Exercise instructions:
Take the data below and repeat it exactly.

Information provided:
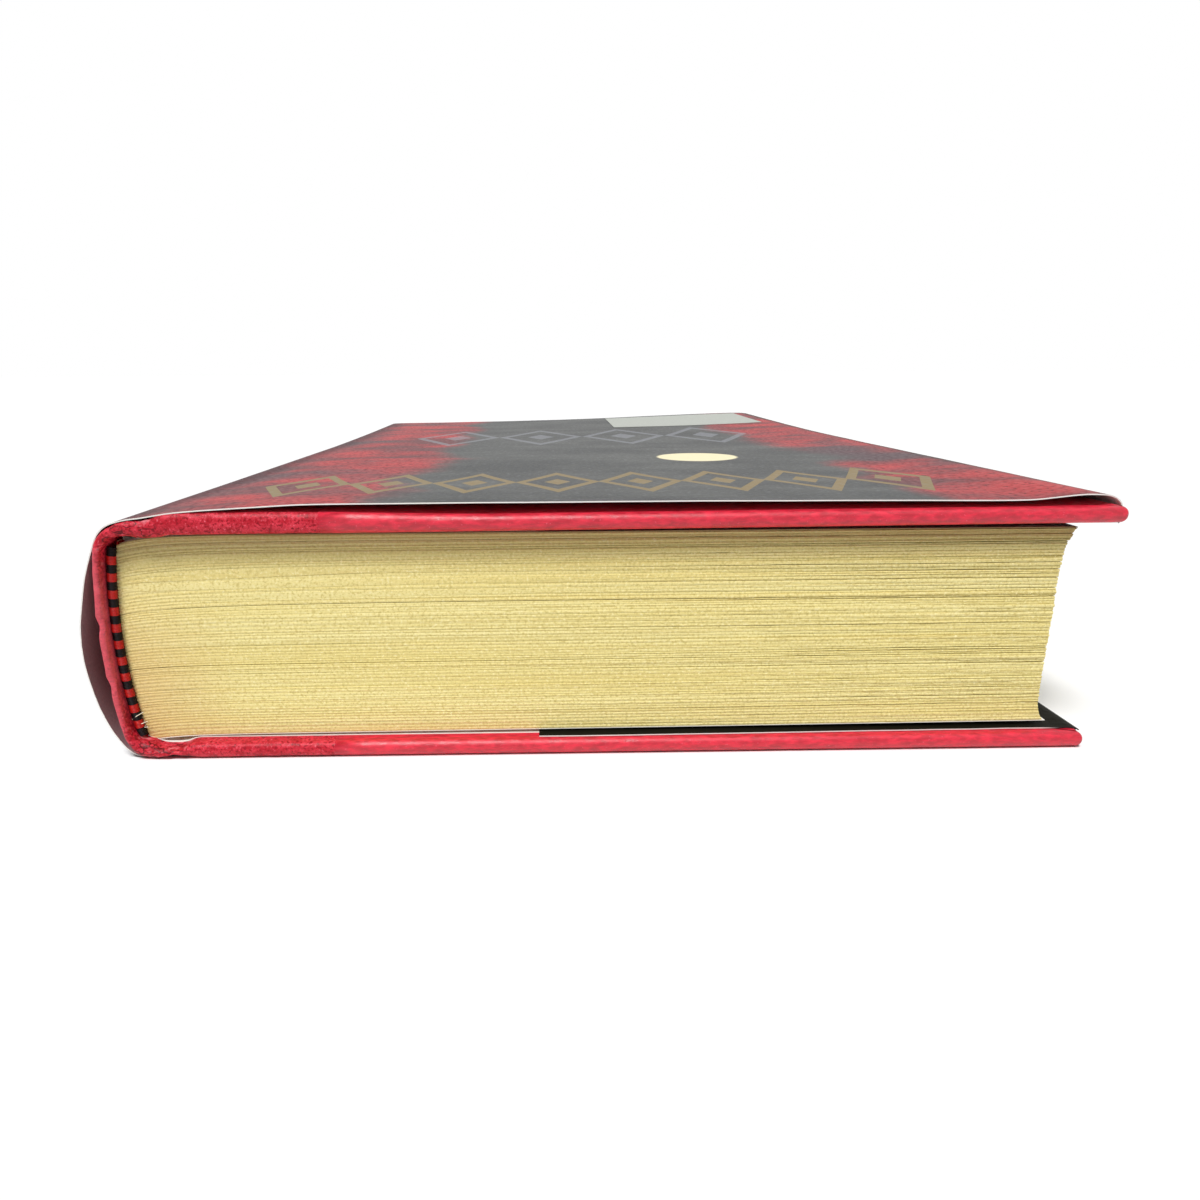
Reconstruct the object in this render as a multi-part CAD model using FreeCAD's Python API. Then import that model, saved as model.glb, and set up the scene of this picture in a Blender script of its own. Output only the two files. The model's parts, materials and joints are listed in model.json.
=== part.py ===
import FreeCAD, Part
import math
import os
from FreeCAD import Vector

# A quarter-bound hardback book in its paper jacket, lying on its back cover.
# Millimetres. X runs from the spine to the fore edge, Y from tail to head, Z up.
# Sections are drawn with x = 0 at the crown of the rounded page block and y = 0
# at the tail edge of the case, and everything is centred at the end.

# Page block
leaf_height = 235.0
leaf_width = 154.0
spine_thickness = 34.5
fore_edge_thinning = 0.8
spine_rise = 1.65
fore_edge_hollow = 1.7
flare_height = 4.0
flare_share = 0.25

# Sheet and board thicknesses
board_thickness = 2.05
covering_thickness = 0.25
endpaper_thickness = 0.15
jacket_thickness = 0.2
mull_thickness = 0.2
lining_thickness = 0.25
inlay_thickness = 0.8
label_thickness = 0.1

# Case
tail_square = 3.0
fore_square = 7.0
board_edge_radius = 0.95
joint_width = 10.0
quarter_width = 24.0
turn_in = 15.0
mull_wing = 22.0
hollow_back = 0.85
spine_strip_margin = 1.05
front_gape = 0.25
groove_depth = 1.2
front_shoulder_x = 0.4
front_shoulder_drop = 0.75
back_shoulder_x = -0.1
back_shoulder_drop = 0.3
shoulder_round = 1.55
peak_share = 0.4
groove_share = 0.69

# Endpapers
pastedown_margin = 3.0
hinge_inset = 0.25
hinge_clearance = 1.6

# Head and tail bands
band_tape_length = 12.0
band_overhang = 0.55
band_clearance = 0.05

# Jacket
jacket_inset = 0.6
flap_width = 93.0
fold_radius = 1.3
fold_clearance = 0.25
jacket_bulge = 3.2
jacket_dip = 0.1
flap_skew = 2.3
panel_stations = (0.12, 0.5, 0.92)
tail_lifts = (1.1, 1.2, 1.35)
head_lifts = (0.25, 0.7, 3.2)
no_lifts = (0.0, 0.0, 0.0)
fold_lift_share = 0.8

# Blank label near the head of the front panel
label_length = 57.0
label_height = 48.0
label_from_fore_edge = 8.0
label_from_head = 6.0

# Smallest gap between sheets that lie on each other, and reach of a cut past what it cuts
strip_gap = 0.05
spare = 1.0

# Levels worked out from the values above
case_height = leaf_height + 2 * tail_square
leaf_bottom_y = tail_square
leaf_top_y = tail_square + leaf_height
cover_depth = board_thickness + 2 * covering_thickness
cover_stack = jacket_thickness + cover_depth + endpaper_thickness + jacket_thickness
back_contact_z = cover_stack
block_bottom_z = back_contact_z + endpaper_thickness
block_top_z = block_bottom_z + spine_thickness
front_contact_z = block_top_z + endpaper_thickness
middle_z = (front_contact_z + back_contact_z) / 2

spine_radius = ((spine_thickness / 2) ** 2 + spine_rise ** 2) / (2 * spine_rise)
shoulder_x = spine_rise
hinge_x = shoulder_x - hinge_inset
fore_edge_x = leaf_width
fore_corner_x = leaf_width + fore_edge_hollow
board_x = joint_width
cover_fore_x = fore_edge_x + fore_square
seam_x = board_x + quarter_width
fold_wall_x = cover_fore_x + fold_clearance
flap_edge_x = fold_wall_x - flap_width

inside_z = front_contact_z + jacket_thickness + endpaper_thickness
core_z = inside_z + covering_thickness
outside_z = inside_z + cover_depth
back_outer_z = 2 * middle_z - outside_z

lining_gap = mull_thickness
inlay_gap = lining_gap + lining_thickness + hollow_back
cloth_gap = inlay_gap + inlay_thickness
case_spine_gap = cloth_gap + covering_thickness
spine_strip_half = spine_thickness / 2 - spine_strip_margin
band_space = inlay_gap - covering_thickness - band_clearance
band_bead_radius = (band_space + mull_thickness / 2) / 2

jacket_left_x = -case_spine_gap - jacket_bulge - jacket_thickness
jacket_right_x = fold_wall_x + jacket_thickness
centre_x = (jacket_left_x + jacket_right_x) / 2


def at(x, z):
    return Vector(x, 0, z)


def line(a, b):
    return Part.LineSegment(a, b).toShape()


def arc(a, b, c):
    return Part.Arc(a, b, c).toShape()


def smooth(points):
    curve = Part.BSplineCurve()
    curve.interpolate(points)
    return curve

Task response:
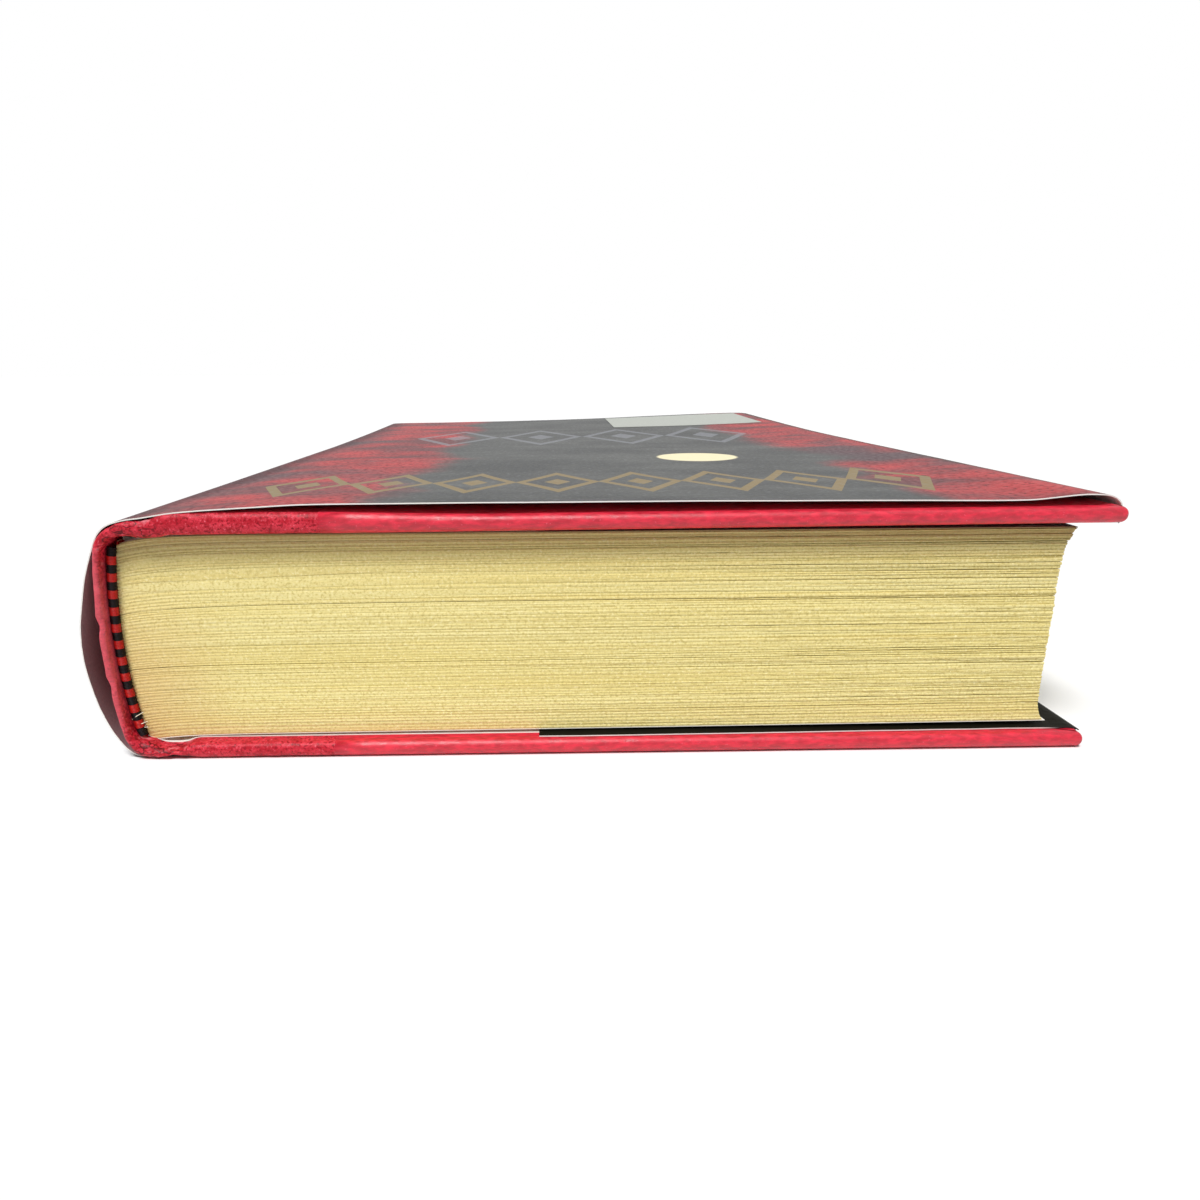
Reconstruct the object in this render as a multi-part CAD model using FreeCAD's Python API. Then import that model, saved as model.glb, and set up the scene of this picture in a Blender script of its own. Output only the two files. The model's parts, materials and joints are listed in model.json.
=== part.py ===
import FreeCAD, Part
import math
import os
from FreeCAD import Vector

# A quarter-bound hardback book in its paper jacket, lying on its back cover.
# Millimetres. X runs from the spine to the fore edge, Y from tail to head, Z up.
# Sections are drawn with x = 0 at the crown of the rounded page block and y = 0
# at the tail edge of the case, and everything is centred at the end.

# Page block
leaf_height = 235.0
leaf_width = 154.0
spine_thickness = 34.5
fore_edge_thinning = 0.8
spine_rise = 1.65
fore_edge_hollow = 1.7
flare_height = 4.0
flare_share = 0.25

# Sheet and board thicknesses
board_thickness = 2.05
covering_thickness = 0.25
endpaper_thickness = 0.15
jacket_thickness = 0.2
mull_thickness = 0.2
lining_thickness = 0.25
inlay_thickness = 0.8
label_thickness = 0.1

# Case
tail_square = 3.0
fore_square = 7.0
board_edge_radius = 0.95
joint_width = 10.0
quarter_width = 24.0
turn_in = 15.0
mull_wing = 22.0
hollow_back = 0.85
spine_strip_margin = 1.05
front_gape = 0.25
groove_depth = 1.2
front_shoulder_x = 0.4
front_shoulder_drop = 0.75
back_shoulder_x = -0.1
back_shoulder_drop = 0.3
shoulder_round = 1.55
peak_share = 0.4
groove_share = 0.69

# Endpapers
pastedown_margin = 3.0
hinge_inset = 0.25
hinge_clearance = 1.6

# Head and tail bands
band_tape_length = 12.0
band_overhang = 0.55
band_clearance = 0.05

# Jacket
jacket_inset = 0.6
flap_width = 93.0
fold_radius = 1.3
fold_clearance = 0.25
jacket_bulge = 3.2
jacket_dip = 0.1
flap_skew = 2.3
panel_stations = (0.12, 0.5, 0.92)
tail_lifts = (1.1, 1.2, 1.35)
head_lifts = (0.25, 0.7, 3.2)
no_lifts = (0.0, 0.0, 0.0)
fold_lift_share = 0.8

# Blank label near the head of the front panel
label_length = 57.0
label_height = 48.0
label_from_fore_edge = 8.0
label_from_head = 6.0

# Smallest gap between sheets that lie on each other, and reach of a cut past what it cuts
strip_gap = 0.05
spare = 1.0

# Levels worked out from the values above
case_height = leaf_height + 2 * tail_square
leaf_bottom_y = tail_square
leaf_top_y = tail_square + leaf_height
cover_depth = board_thickness + 2 * covering_thickness
cover_stack = jacket_thickness + cover_depth + endpaper_thickness + jacket_thickness
back_contact_z = cover_stack
block_bottom_z = back_contact_z + endpaper_thickness
block_top_z = block_bottom_z + spine_thickness
front_contact_z = block_top_z + endpaper_thickness
middle_z = (front_contact_z + back_contact_z) / 2

spine_radius = ((spine_thickness / 2) ** 2 + spine_rise ** 2) / (2 * spine_rise)
shoulder_x = spine_rise
hinge_x = shoulder_x - hinge_inset
fore_edge_x = leaf_width
fore_corner_x = leaf_width + fore_edge_hollow
board_x = joint_width
cover_fore_x = fore_edge_x + fore_square
seam_x = board_x + quarter_width
fold_wall_x = cover_fore_x + fold_clearance
flap_edge_x = fold_wall_x - flap_width

inside_z = front_contact_z + jacket_thickness + endpaper_thickness
core_z = inside_z + covering_thickness
outside_z = inside_z + cover_depth
back_outer_z = 2 * middle_z - outside_z

lining_gap = mull_thickness
inlay_gap = lining_gap + lining_thickness + hollow_back
cloth_gap = inlay_gap + inlay_thickness
case_spine_gap = cloth_gap + covering_thickness
spine_strip_half = spine_thickness / 2 - spine_strip_margin
band_space = inlay_gap - covering_thickness - band_clearance
band_bead_radius = (band_space + mull_thickness / 2) / 2

jacket_left_x = -case_spine_gap - jacket_bulge - jacket_thickness
jacket_right_x = fold_wall_x + jacket_thickness
centre_x = (jacket_left_x + jacket_right_x) / 2


def at(x, z):
    return Vector(x, 0, z)


def line(a, b):
    return Part.LineSegment(a, b).toShape()


def arc(a, b, c):
    return Part.Arc(a, b, c).toShape()


def smooth(points):
    curve = Part.BSplineCurve()
    curve.interpolate(points)
    return curve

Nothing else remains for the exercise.